Une conjonction et convergence globale, entre l’ensemble de ces forces et mouvements (ainsi que leur chevauchement) font partie des conditions requises pour l’expansion et la promotion du mouvement à une phase supérieure.

 

• L’existence d’un fossé générationnel. La société iranienne compte 85 millions d’habitant∙es, dont 86 % sont né∙es après la révolution de 1979. La tranche d’âge des 15 à 29 ans (appelée génération Z) constitue 22 % du total de la population (plus de 18 millions de personnes). Celle des 30 à 64 ans, 47 % (plus de 39 millions).

L’absence de communication et de langage commun entre la jeune génération et les générations précédentes constitue l’une des lacunes les plus importantes du mouvement actuel. Il est en effet nécessaire que les différentes générations apprennent à se connaître, à se comprendre et à s’encourager mutuellement. Si, par exemple, la jeune génération ignore la façon dont l’ancienne génération a vécu l’expérience de la révolution de 1979, cela est préjudiciable au mouvement actuel et à l’avenir de la société. L’existence d’un fossé entre les générations est le fruit d’un processus historique et social.

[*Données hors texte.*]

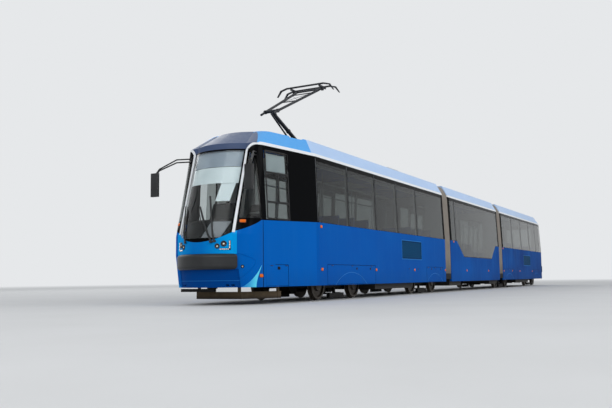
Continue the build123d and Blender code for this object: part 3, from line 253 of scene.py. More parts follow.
# Guard boards: sealed plywood boards ahead of the first bogie, brown with dried road dust and
# darker towards their wet lower edge.
material, add = new_material("dusty_guard_plywood")
place = add("TexCoord", output="Object")
wet = add("MapRange", (add("SeparateXYZ", (place,), "Z"), 0.19, 0.12))
splashes = add("TexNoise", {"Vector": place, "Scale": 9.0, "Detail": 8.0})
colour = layered(add, "#6A5A42", (splashes, "#463724"), (wet, "#2B2116"))
surface(add, colour, 0.85, splashes, 0.002)
dress(["guard_boards"], material)

# Body shells, doors, lids and apron: steel sides with a glass-fibre cab and tail in glossy two-pack
# paint. Blue below the belt and black above it, with a white stripe up each side of the windscreen.
# The third of these blues is a painted highlight on the nose.
cab_blue, side_blue, highlight_blue = "#0062BE", "#0058B2", "#049EEA"
gloss_black, stripe_white, slate = "#08090B", "#EEF1F4", "#4C5A78"


def body_material(name):
    """A new material, with the function that adds its nodes and four values in it: the place, how far back of
    the nose that is, its distance from the centreline and its height."""
    material, add = new_material(name)
    place = add("TexCoord", output="Object")
    along, aside, height = add("SeparateXYZ", (place,), None)
    back = add("Math", (nose_x, along), operation="SUBTRACT")
    return material, add, place, back, add("Math", (aside,), operation="ABSOLUTE"), height


material, add, place, back, half, height = body_material("two_pack_body_paint")
patches = add("TexNoise", {"Vector": place, "Scale": 0.7, "Detail": 3.0})
patch_here = add("MapRange", (patches, 0.35, 0.7, 0.0, 0.55))
# Painted shade: the blue is painted darker from 5 m to 22 m back of the nose.
rear_shade = add("MapRange", (back, 5.0, 22.0))
# Rain runs: noise drawn out twelve times in height, faint at the cab and stronger to the rear.
stretch = add("Mapping", {"Vector": place, "Scale": (7.0, 7.0, 0.6)})
runs = add("TexNoise", {"Vector": stretch, "Scale": 1.0, "Detail": 6.0})
run_spread = add("MapRange", (runs, 0.5, 0.8, 0.0, 0.3))
rearward = add("MapRange", (back, 3.0, 18.0, 0.25, 1.0))
run_here = add("Math", (run_spread, rearward), operation="MULTIPLY")
low_down = add("MapRange", (height, 0.75, 0.34, 0.0, 0.35))
dust_here = add("Math", (low_down, runs), operation="MULTIPLY")
# Between bumper and screen the nose is painted lighter towards its corners, a painted highlight, and the
# apron under the bumper is painted darker, a painted shade, with a painted highlight along its crease.
# A dark seam parts nose and cab.
cornerward = add("MapRange", (half, 0.1, 0.6, 0.25, 1.0))
above_bumper = between(add, (height, 0.97, 1.5), (half, None, 0.70), (back, None, 0.6))
nose_highlight = add("Math", (cornerward, above_bumper), operation="MULTIPLY")
apron_shade = between(add, (height, None, 0.69), (half, None, 0.70), (back, None, 0.95))
crease_highlight = between(add, (height, 0.462, 0.476), (half, None, 0.69), (back, None, 0.95))
seam_here = between(add, (back, 0.893, 0.913), (height, None, 1.64))
blue = layered(add, side_blue, (rear_shade, "#003E86"), (between(add, (back, None, 2.68)), cab_blue),
               (patch_here, "#0060B8"), (run_here, "#2F78BC"), (dust_here, "#173A6C"), (nose_highlight, highlight_blue),
               (apron_shade, "#00438E"), (crease_highlight, "#1E6CBA"), (seam_here, "#06101E"))
on_left = (add("SeparateXYZ", (place,), "Y"), 1.0, None)
# Two louvred hatches of the left side are teal within a light rim: back of each end, low, top.
for start, end, low, top in ((7.74, 9.30, 1.02, 1.50), (23.55, 25.05, 1.00, 1.43)):
    for grow, tone in ((0.036, "#2C7ECB"), (0.012, "#0A3A66"), (-0.02, "#0B4A74")):
        hatch = between(add, (back, start - grow, end + grow), (height, low - grow, top + grow), on_left)
        blue = layered(add, blue, (hatch, tone))
# A dark gap runs round each lid of the left skirt. Over each bogie an arch is pressed in, drawn as a lighter
# line that is a painted highlight. The arch's circle goes through its foot and its crown.
arch_foot = 0.36
lid_rows = [
    # back of each end and top, then the arch's middle, half width and crown
    (0.99, 1.69, 0.77, None, None, None),
    (3.16, 5.83, 0.79, 4.42, 0.83, 0.62),
    (9.74, 11.31, 0.79, 10.52, 0.72, 0.60),
    (19.72, 21.40, 0.79, 20.56, 0.76, 0.60),
    (25.64, 27.29, 0.79, 26.54, 0.83, 0.62),
]
for start, end, top, middle, arch_half, crown in lid_rows:
    outer, inner = (between(add, (back, start - grow, end + grow), (height, None, top + grow), on_left)
                    for grow in (0.009, -0.004))
    blue = layered(add, blue, (add("Math", (outer, inner), operation="SUBTRACT"), "#062C5C"))
    if crown:
        rise = crown - arch_foot
        radius = (arch_half ** 2 + rise ** 2) / (2 * rise)
        spot = add("CombineXYZ", (back, height))
        away = add("VectorMath", (spot, (middle, crown - radius, 0.0)), "Value", operation="DISTANCE")
        # Painted highlight along the pressed arch.
        arch = between(add, (away, radius - 0.003, radius + 0.013), on_left)
        blue = layered(add, blue, (arch, "#3580CA"))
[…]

Ce n’est pas un mur infranchissable.

 

 

7. Force, base sociale, ancrage social – au sens de point d’appui du mouvement –, façon de passer d’une situation à l’autre, etc.

8. Mouvements des enseignant∙es et autres salarié∙es, des étudiant∙es, des défenseur∙es des droits des femmes, des militant∙es contre les discriminations nationales et ethniques, des écologistes, des retraité∙es, des autres mouvements sociaux etc.